Now I know that not all of you will take a path like mine.
Some of you might pursue the hallowed halls of learning and steep yourself in intellectualisms.
Some of you will take the artist’s path.
Some of you might doggedly pursue a trade.
Some of you are entrepreneurs.
Some of you will make families.
Some of you belong to the service.
Some of you will remain in America.
Some of you might build out of this country, maybe overseas.
There are so many paths, I cannot name them all. But I do know, it won’t always be easy. I grew up during the Great Recession… I don’t know what your Great Obstacle will be.
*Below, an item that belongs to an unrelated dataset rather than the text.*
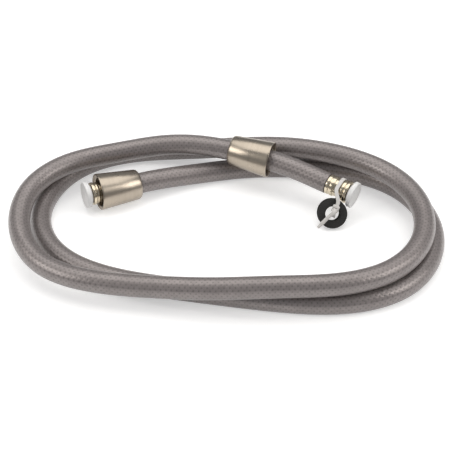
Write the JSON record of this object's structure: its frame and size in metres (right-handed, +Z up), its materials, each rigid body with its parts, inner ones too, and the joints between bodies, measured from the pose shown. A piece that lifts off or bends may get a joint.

But I know that this day, for you, is a sort of beginning. You will leave here and start determining a path for your life. I hope you exhaust yourself. I hope you admit you are scared instead of pretending you are not. I hope none of you stay in terrified places for too long. I hope you dare to fail forward, and never let failure keep you at the same place at which you failed. I hope you surround yourself with love. So that when you look back from this moment right now, your graduation… maybe in 5 years, maybe in 10, maybe in 17… you too can have tipped your scales in the direction you want, and you can count time, and count success, and count joy… no matter the path you choose.
That is my wish for you, you dynamic, bold class of 2019. From one Southbridge High Graduate to another… May you become the wildest measure of your dreams. See you in 5, 10…17 years.